Papers presented by Sadie Couture since 2019
2025 Atlanta, Georgia
"'Problem Areas': Responsibility and Risk in Postwar Call-in Talk Radio"
Sadie Couture, McGill University
Abstract:
“You are responsible, with very few exceptions, for what is seen and heard over your station” declares a National Association of Broadcasters publication from September 1980. Like newspapers and magazines—but unlike telephones and today’s social media companies—radio stations are liable for what they broadcast, and licenses, fines, and damages are at stake. As radio moved to more ad-libbed and unscripted formats in the postwar ‘television age,’ this risk grew and stations sought to mitigate it.

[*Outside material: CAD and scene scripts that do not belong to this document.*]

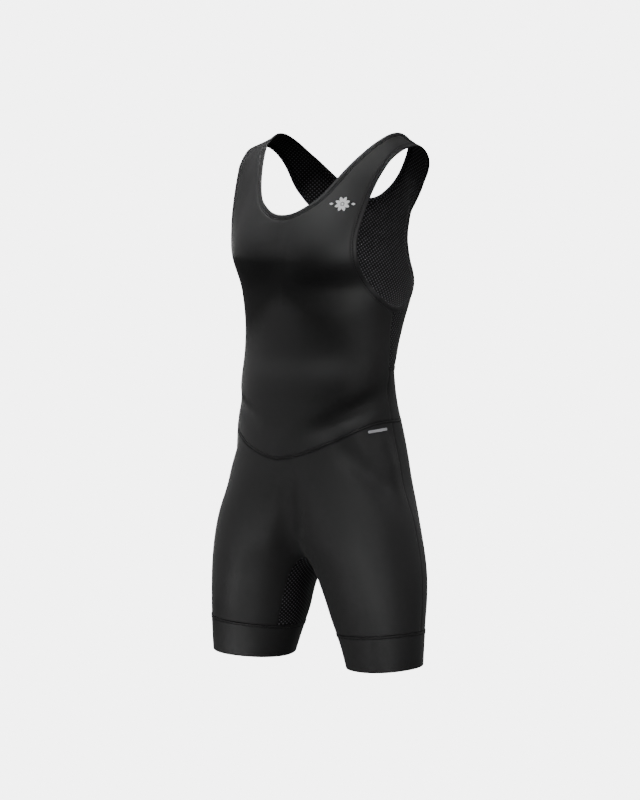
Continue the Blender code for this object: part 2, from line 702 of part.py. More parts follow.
def main():
    """Builds the eleven pieces."""
    for old in list(bpy.data.objects):
        bpy.data.objects.remove(old, do_unlink=True)
    s = main_lines()
    jersey = material("black stretch jersey", 0.012, 0.62, 0.2)
    net = material("black mesh knit", 0.006, 0.8, 0.1)
    edging = material("folded jersey binding", 0.01, 0.6, 0.2)
    add("front_panel", both_halves(front_half(s)), JERSEY, jersey)
    add("back_mesh_panel", both_halves(net_half(s)), NET, net)
    add("back_waist_panel", both_halves(back_waist_half(s)), JERSEY, jersey)
    add("shorts_front", both_halves(shorts_half(s, "front", -1)), JERSEY, jersey)
    add("shorts_back", both_halves(shorts_half(s, "back", 1)), JERSEY, jersey)
    add("gusset", both_halves(gusset_half(s)), NET, net)
    band = leg_band(s)
    add("leg_band_left", band, DOUBLED, jersey)
    add("leg_band_right", other_side(band), DOUBLED, jersey)
    add("neck_binding", binding(s["neck"], s["neck_in"], False), FOLDED, edging)
    arm = binding(s["arm"], s["arm_in"], True)
    add("armhole_binding_left", arm, FOLDED, edging)
    add("armhole_binding_right", other_side(arm), FOLDED, edging)


main()
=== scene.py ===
"""Looks of the wrestling singlet: cloth, net, edgings, sewing, floor and light.

Metres, +Z up, in the same place as the CAD part; the tables below are in millimetres
round the layout's own zero. Every cloth is worked out from the same rounded form and
seam lines as its solid, on a finer grid, with softer creases laid over it.
"""
import math

import bpy
import numpy as np
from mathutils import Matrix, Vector
from mathutils.geometry import delaunay_2d_cdt


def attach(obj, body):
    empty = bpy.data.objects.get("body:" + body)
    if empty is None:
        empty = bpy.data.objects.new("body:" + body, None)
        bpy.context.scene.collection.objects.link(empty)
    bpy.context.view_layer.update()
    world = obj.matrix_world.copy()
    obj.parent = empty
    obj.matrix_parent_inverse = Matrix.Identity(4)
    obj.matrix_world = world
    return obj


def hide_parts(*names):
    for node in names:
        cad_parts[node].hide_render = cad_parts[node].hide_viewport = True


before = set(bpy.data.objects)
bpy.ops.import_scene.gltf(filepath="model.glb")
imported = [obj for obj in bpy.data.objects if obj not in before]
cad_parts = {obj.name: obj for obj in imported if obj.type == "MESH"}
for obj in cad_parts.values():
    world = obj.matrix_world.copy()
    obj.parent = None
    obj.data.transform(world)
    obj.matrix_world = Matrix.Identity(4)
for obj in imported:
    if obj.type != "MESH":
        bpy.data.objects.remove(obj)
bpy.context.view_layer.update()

MM = 0.001

# Middle of the strap tops in the layout below; it becomes the origin.
HELD_AT = (0.0, 45.0, 2.0)

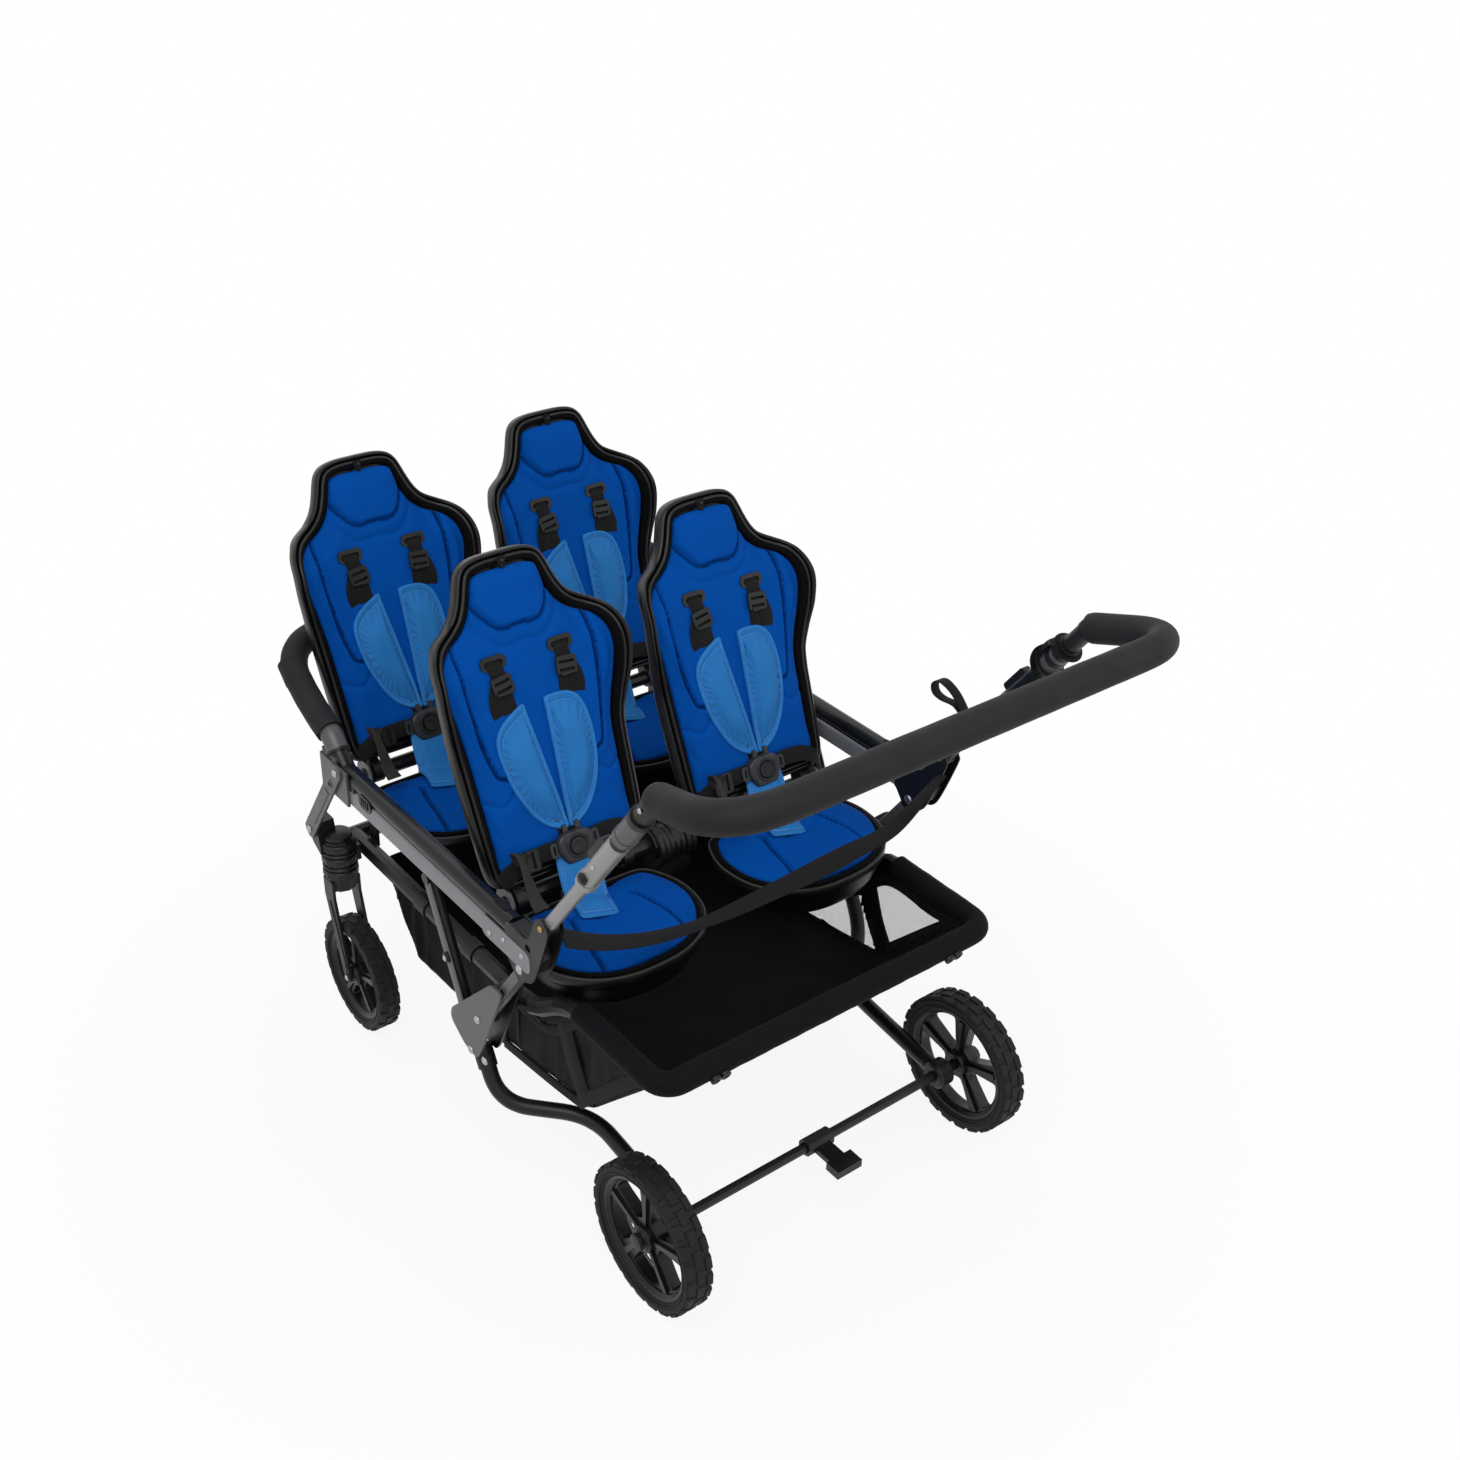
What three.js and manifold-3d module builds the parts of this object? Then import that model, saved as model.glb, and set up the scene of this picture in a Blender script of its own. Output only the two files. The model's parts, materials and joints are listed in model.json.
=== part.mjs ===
// Four seat daycare stroller: two rows of two moulded seats that face the handle, on a folding tube frame.
// Millimetres, +Z up. X points right for the person who pushes, +Y is the way the stroller rolls.
// Heights are measured from the ground. The finished group is centred over the origin at the end.

import * as THREE from 'three';
import { mergeVertices } from 'three/addons/utils/BufferGeometryUtils.js';
import Module from 'manifold-3d';

const wasm = await Module();
wasm.setup();

// Clearances between pieces, and the overrun that lets one cut or join pass cleanly through another.
const fit = 0.3;
const softFit = 0.6;
const overrun = 1;

// Wheels and axles.
const rearWheelRadius = 115;
const rearWheelWidth = 44;
const rearTrack = 600;
const frontWheelRadius = 100;
const frontWheelWidth = 38;
const casterSpacing = 684;
const casterTrail = 40;
const tyreThickness = 22;
const rimThickness = 9;
const spokeCount = 5;
const spokeWidth = 13;
const wheelHubRadius = 20;
const axleRadius = 8;
const casterPinRadius = 5;
const treadDepth = 3;
const treadBlocks = 12;
const treadBlockShare = 0.55;
const treadWidthShare = 0.72;
const rimWidthShare = 0.62;

// Lower frame: one tube loop. It rises behind the knees to the rear bar, where the tub's hem runs.
const lowerTubeRadius = 14;
const lowerTubeSpacing = 592;
const lowerTubeHeight = 315;
const lowerTubeFrontReach = 14;
const lowerRiseFrontReach = 30;
const lowerRiseLength = 96;
const rearBarReach = 16;
const rearBarRise = 73;
const lowerCornerLength = 36;

// Upper rails: a tall oval extrusion on each side. Heights are above the lower tube.
const railSpacing = 710;
const railWidth = 28;
const railHeight = 58;
const railRise = 225;
const railLength = 542;
const railRound = 12;

// Fold linkage. Link and brace lie in the plane of the rails, between two plates at the knee.
const linkFootY = 298;
const linkFootDrop = 3;
const linkLength = 200;
const linkLeanDegrees = 125;
const linkRadius = 10.5;
const linkEndRadius = 13;
const linkHeadReach = 33;
const pivotPinRadius = 5;
const linkBase = 500;
const frontLinkFootRise = 51;
const frontLinkWidth = 28;
const linkPlateThickness = 4;
const braceFootReach = 52;
const braceFootDrop = 35;
const braceReach = 90;
const braceRadius = 9;
const cheekThickness = 2.5;
const hingeBlockLength = 62;
const hingeBlockMargin = 4;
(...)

Call-in radio was seen as particularly problematic, as an insurance executive warned in 1968, it was a “problem area” he considered “appropriate for special risk insurance.” By 1970, broadcast insurance was niche, but widespread, and was primarily provided by five companies: Fireman's Fund American, Employers Reinsurance Corporation, The Seaboard Surety Company, The Mutual Insurance Company, and Lloyd's of London. These companies made demands on radio stations about call screening, editorial practices, and equipment—specifically, delay systems. Variously called a ‘tape delay,’ ‘profanity delay,’ or ‘seven-second delay,’ early technology involved recording the live audio on tape and then replaying it for broadcast a few seconds afterwards. If a caller were to say something extralegal on the air, a producer could step in and disrupt the playback. Drawing on archival documents, trade literature, industry magazines, and sample insurance policies, this paper traces the entanglements between broadcast insurance and the seven-second delay, which together helped to usher call-in talk radio into cultural and industrial dominance in the latter part of the twentieth century. The importance of call-in radio to the rise of political polarization and the forms of interactivity and commodification of audience time and labor conventionalized by this format make the study of this entanglement essential for understanding the ways in which the coercive power of insurance and the material form of technology have shaped our media landscape.